Last year, the Supreme Court heard arguments in three cases concerning LGBTQ rights and Title VII of the Civil Rights Act of 1964, which bans job discrimination “because of sex.” Two of the cases involved gay people (Altitude Express, Inc. v. Zarda and Bostock v. Clayton County, Georgia) and one was brought by a transgender person (R.G. & G.R. Harris Funeral Homes v. EEOC & Aimee Stephens), arguing that Title VII already bans job discrimination against LGBTQ people.

Lawyers for the plaintiffs and for LGBTQ and civil rights groups argued that the provision in Title VII in the Civil Rights Act of 1964 prohibiting discrimination “because of sex” necessarily applies as well to discrimination on the basis of sexual orientation or gender identity.

Discrimination based on gender identity and sexual orientation necessarily involve discrimination because of sex, mainly because a worker is getting treated differently for things that would be acceptable for someone of different sex.

Moreover, the plaintiffs argued, the Supreme Court has long included discrimination based on sex stereotypes under the definition of “because of sex.” LGBTQ people defy sex stereotypes like “men and women marry people of the opposite sex” and “people assigned male or female at birth identify as men and women,” meaning anti-LGBTQ discrimination is discrimination because of sex stereotypes.

James Esseks, director of the ACLU’s LGBTQ & HIV Project, said, “This is a huge victory for LGBTQ equality. Over 50 years ago, Black and Brown trans women, drag queens, and butch lesbians fought back against police brutality and discrimination that too many LGBTQ people still face. The Supreme Court’s clarification that it’s unlawful to fire people because they’re LGBTQ is the result of decades of advocates fighting for our rights. The court has caught up to the majority of our country, which already knows that discriminating against LGBTQ people is both unfair and against the law.

“Our work is not done. There are still alarming gaps in federal civil rights laws that leave people — particularly Black and Brown LGBTQ people — open to discrimination in businesses open to the public and taxpayer-funded programs. Congress must affirm today’s decision and update our laws to ensure comprehensive and explicit protections for LGBTQ people and all people who face discrimination.”

Gerald Bostock had been employed as a social worker for the Clayton County juvenile court and Donald Zarda as a skydiving instructor for the New York-based Altitude Express without a record of the complaint until after they were outed through inadvertent circumstances.

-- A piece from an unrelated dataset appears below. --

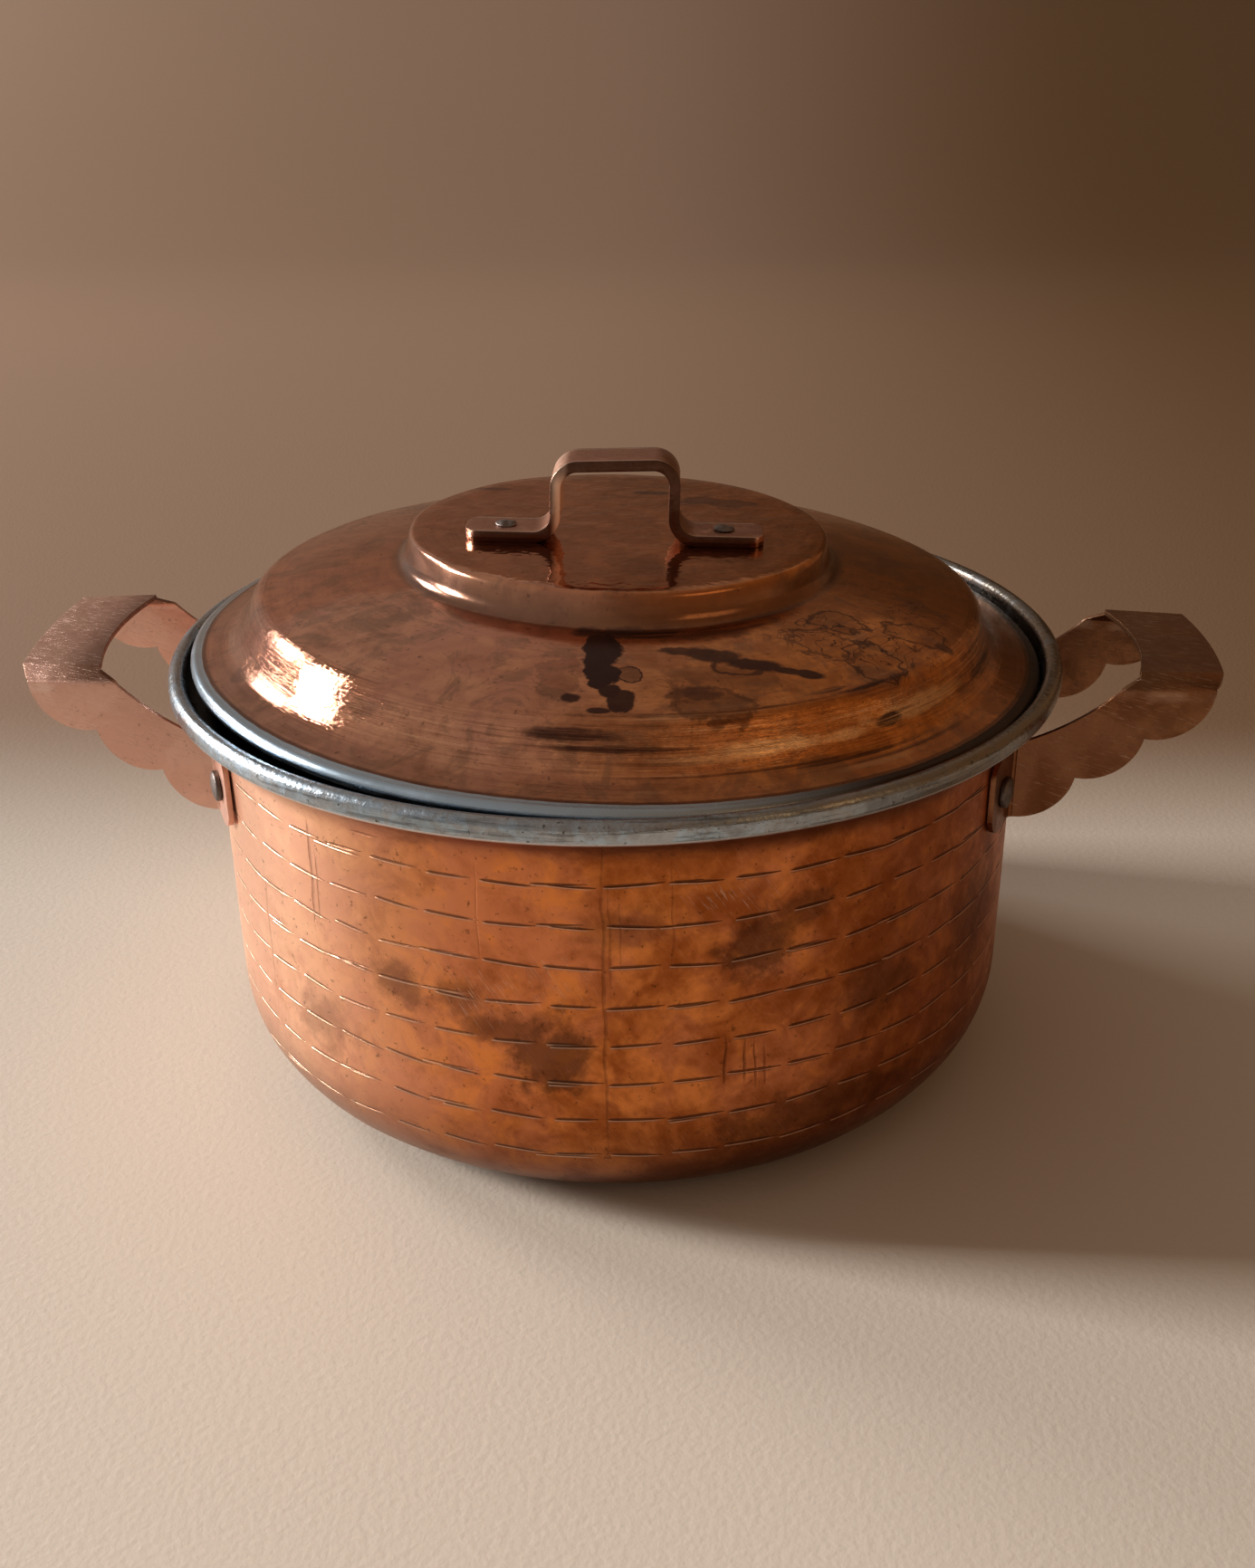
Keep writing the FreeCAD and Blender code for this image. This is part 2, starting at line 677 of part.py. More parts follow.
strap_tips = (S["strap_shift"] - strap_half, S["strap_shift"] + strap_half)
legs_half = S["strap_legs"] / 2
legs = (S["strap_shift"] - legs_half, S["strap_shift"] + legs_half)
leg_insides = (legs[0] + S["strap_sheet"], legs[1] - S["strap_sheet"])
foot_top = disc_height + S["strap_sheet"]
strap_top = disc_height + S["strap_height"]
strap_under = strap_top - S["strap_sheet"]
strap = new_body("lid_handle")
strap_sketch = new_sketch(strap, "StrapOutline", "XZ_Plane", out=S["strap_forward"])
add_outline(strap_sketch, (
    (strap_tips[0], disc_height),
    (leg_insides[0], disc_height),
    (leg_insides[0], strap_under),
    (leg_insides[1], strap_under),
    (leg_insides[1], disc_height),
    (strap_tips[1], disc_height),
    (strap_tips[1], foot_top),
    (legs[1], foot_top),
    (legs[1], strap_top),
    (legs[0], strap_top),
    (legs[0], foot_top),
    (strap_tips[0], foot_top),
))
extruded(strap, "Strap", "Pad", strap_sketch, S["strap_width"])


def strap_bend(columns, level):
    """A test that picks the strap's corners, which run across it, at two columns and a level."""
    def near(middle):
        at_level = abs(middle.z - level.value) < NEAR_MISS
        return at_level and any(abs(middle.x - column.value) < NEAR_MISS for column in columns)
    return line_at(FreeCAD.Vector(0, 1, 0), near)


for round_name, columns, level, radius in (
    ("FootBendInside", legs, foot_top, S["strap_foot_bend"]),
    ("FootBendOutside", leg_insides, disc_height, S["strap_foot_bend"] + S["strap_sheet"]),
    ("TopBendInside", leg_insides, strap_under, S["strap_top_bend"]),
    ("TopBendOutside", legs, strap_top, S["strap_top_bend"] + S["strap_sheet"]),
):
    rounded(strap, round_name, strap_bend(columns, level), radius)


def strap_tip(middle):
    return abs(middle.x - S["strap_shift"].value) > strap_half.value - NEAR_MISS


rounded(strap, "StrapTips", line_at(FreeCAD.Vector(0, 0, 1), strap_tip), S["strap_tip_round"])

# Lid rivets: through strap and disc, with low heads above and below

rivet_columns = {
    "left": strap_tips[0] + S["lid_rivet_inset"],
    "right": strap_tips[1] - S["lid_rivet_inset"],
}
lid_rivet_outline = [
    (out, along) if not arc else (out, along, arc[0], -arc[1])
    for along, out, *arc in rivet_outline(
        disc_under, foot_top, S["lid_rivet_head"], S["lid_rivet_crown"], S["lid_rivet_shank"],
        S["lid_rivet_head"], S["lid_rivet_rise"], S["lid_rivet_crown"])
]
lid_hole_radius = S["lid_rivet_shank"] + S["rivet_gap"]
lid_rivets = []
for side, column in rivet_columns.items():
    rivet = new_body(f"lid_{side}_rivet")
    outline = new_sketch(rivet, f"lid_{side}_RivetOutline", "XZ_Plane", across=column, out=S["strap_forward"])
    add_outline(outline, lid_rivet_outline)
    turned(rivet, f"lid_{side}_Turned", "Revolution", outline)
    for body in (lid, strap):
        drilled(body, f"{body.Name}_{side}_Hole", "XY_Plane", lid_hole_radius, strap_top,
                across=column, up=-S["strap_forward"])
    lid_rivets.append(rivet)

# Wires sealed in the two rolled edges


def wire(name, radius, hole):
    ring = doc.addObject("Part::Torus", name)
    ring.Label = name
    ring.setExpression("Radius1", radius.text)
    ring.setExpression("Radius2", (hole - S["wire_gap"]).text)
    return ring


rim_wire = wire("rim_wire", rim_middle, wire_hole)
rim_wire.setExpression("Placement.Base.z", wire_height.text)
lid_wire = wire("lid_wire", bead_middle, lid_cavity)
for piece in (strap, lid_wire, *lid_rivets):
    piece.setExpression("Placement", "lid_shell.Placement")

# Check every object, then write one file for each sub-part

doc.recompute()
for item in doc.Objects:
    if "Invalid" in item.State or "Error" in item.State:
        raise RuntimeError(f"{item.Label} failed: {item.State}")
os.makedirs(PARTS_FOLDER, exist_ok=True)
for piece in (pot, rim_wire, lid, lid_wire, strap, *lid_rivets, *handles, *side_rivets):
    shape = piece.Shape
    if shape.isNull() or not shape.isValid() or len(shape.Solids) != 1:
        raise RuntimeError(f"{piece.Label} has no single valid solid")
    shape.exportStep(os.path.join(PARTS_FOLDER, f"{piece.Label}.step"))
    print(f"{piece.Label}: {shape.Volume:.0f} mm3")
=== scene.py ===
import math

import bpy
from mathutils import Matrix, Vector, noise


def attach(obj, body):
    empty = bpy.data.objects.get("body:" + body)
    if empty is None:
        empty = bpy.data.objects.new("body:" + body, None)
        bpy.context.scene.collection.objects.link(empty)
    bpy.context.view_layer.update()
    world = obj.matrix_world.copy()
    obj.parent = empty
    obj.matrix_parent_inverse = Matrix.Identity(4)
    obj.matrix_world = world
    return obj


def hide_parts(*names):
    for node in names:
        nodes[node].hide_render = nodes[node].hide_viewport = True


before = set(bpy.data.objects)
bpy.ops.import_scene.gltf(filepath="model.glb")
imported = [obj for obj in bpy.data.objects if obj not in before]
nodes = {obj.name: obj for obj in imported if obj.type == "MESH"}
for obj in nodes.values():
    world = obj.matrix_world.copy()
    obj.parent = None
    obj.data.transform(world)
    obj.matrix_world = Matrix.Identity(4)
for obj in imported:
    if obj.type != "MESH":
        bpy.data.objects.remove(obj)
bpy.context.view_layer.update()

# The camera stands where the photograph was taken: in front of the pot, a little to the right of its
# middle and half a metre off, looking down by 25 degrees and slightly to the left.

CAMERA_SPOT = (0.0364, -0.4703, 0.29755)
CAMERA_HEADING = math.radians(4.06)
CAMERA_DROP = math.radians(25.39)
CAMERA_ROLL = math.radians(-0.75)
CAMERA_LENS = 38.45
CAMERA_SHIFT = 0.0052

camera_data = bpy.data.cameras.new("photo_camera")
camera_data.lens = CAMERA_LENS
camera_data.shift_y = CAMERA_SHIFT
camera_data.clip_start = 0.01
camera = bpy.data.objects.new("photo_camera", camera_data)
bpy.context.scene.collection.objects.link(camera)
camera.matrix_world = (
    Matrix.Translation(CAMERA_SPOT)
    @ Matrix.Rotation(CAMERA_HEADING, 4, "Z")
    @ Matrix.Rotation(math.pi / 2 - CAMERA_DROP, 4, "X")
    @ Matrix.Rotation(CAMERA_ROLL, 4, "Z"))
bpy.context.scene.camera = camera
bpy.context.scene.view_settings.view_transform = "Standard"

# The studio is a sheet of pale kraft paper that lies flat under the pot, goes brown behind it and
# sweeps up. A soft window lamp stands low to the left, a smaller one behind it, and a weak warm one
# fills the right.

PAPER_COLOR = (0.57, 0.5, 0.42, 1)
PAPER_SHADE_NEAR_LAMP = (0.42, 0.39, 0.34, 1)
BACKDROP_COLOR = (0.2, 0.125, 0.08, 1)
BACKDROP_SHADE = (0.1, 0.05, 0.018, 1)
FLOOR_REACH = 1.7
SWEEP_RADIUS = 0.9
SWEEP_HEIGHT = 0.5
SKY_LEFT = (0.62, 0.54, 0.48, 1)
SKY_RIGHT = (0.36, 0.19, 0.09, 1)
PAPER_GRAIN = 0.00012


def add_node(tree, kind, inputs=None, **settings):
    """Add a shader node. An input is a number, a colour or another node's output to link."""
    node = tree.nodes.new(f"ShaderNode{kind}")
    for name, value in settings.items():
        setattr(node, name, value)
    for name, value in (inputs or {}).items():
        feed(tree, node.inputs[name], value)
    return node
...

Bostock was fired in 2013 after he was listed in a newspaper article as a player in the gay softball league. Zarda was fired in 2010 after he answered a female student’s concern about skydiving in tandem by reassuring her that he was “100 percent gay.”

Bostock and Zarda sued their former employers under Title VII in federal district courts. Zarda died in a base-jumping accident in 2014, but his mother is continuing to pursue his claim, which the federal appeals court in New York cleared for trial. Bostock’s suit was dismissed by the district court and that decision was affirmed by the federal appeals court in Atlanta.

Aimee Stephens had worked for the Detroit-area funeral home for six years before telling her boss in 2013 that she is a woman. She complained to the EEOC, which sued on her behalf in federal district court. The federal appeals court in Chicago cleared the case for trial.

The ACLU represented Aimee Stephens and Don Zarda, as well as Donna Stephens, Aimee’s wife, and Bill Moore and Melissa Zarda, Don’s former partner and sister, who moved these cases forward after they died.

The Trump administration argued in the cases that Title VII doesn’t address LGBTQ people at all, and that Congress in 1964 did not want the bill to include LGBTQ people. If an employer fires all LGBTQ people, no matter their sex, then the employer isn’t discriminating because of sex.

According to the Trump administration, it should be up to Congress to pass LGBTQ discrimination protections. Donald Trump opposes the Equality Act, which would ban discrimination against LGBTQ people.

The cases were the first to be argued before the Court since Justice Brett Kavanaugh’s appointment in 2018 to succeed Justice Anthony M. Kennedy, who wrote and provided critical votes in three closely divided landmark gay-rights decisions, including the 2015 marriage equality ruling, Obergefell v. Hodges.

“My wife Aimee was my soulmate,” Donna Stephens said in an emailed statement. “We were married for 20 years. For the last seven years of Aimee’s life, she rose as a leader who fought against discrimination against transgender people, starting when she was fired for coming out as a woman, despite her recent promotion at the time. I am grateful for this victory to honor the legacy of Aimee, and to ensure people are treated fairly regardless of their sexual orientation or gender identity.”

Stephens died last month without seeing the conclusion of her case.

“The story of our nation is one of a relentless march toward greater justice and greater equality for all people,” former Vice President and presumptive Democratic presidential candidate Joe Biden said. “Fifty years ago this month, the first Pride march took place in New York City as a protest — as a call for liberation. Today, by affirming that sexual orientation and gender identity discrimination are prohibited under Title VII of the Civil Rights Act, the Supreme Court has confirmed the simple but profoundly American idea that every human being should be treated with respect and dignity. That everyone should be able to live openly, proudly, as their true selves without fear.”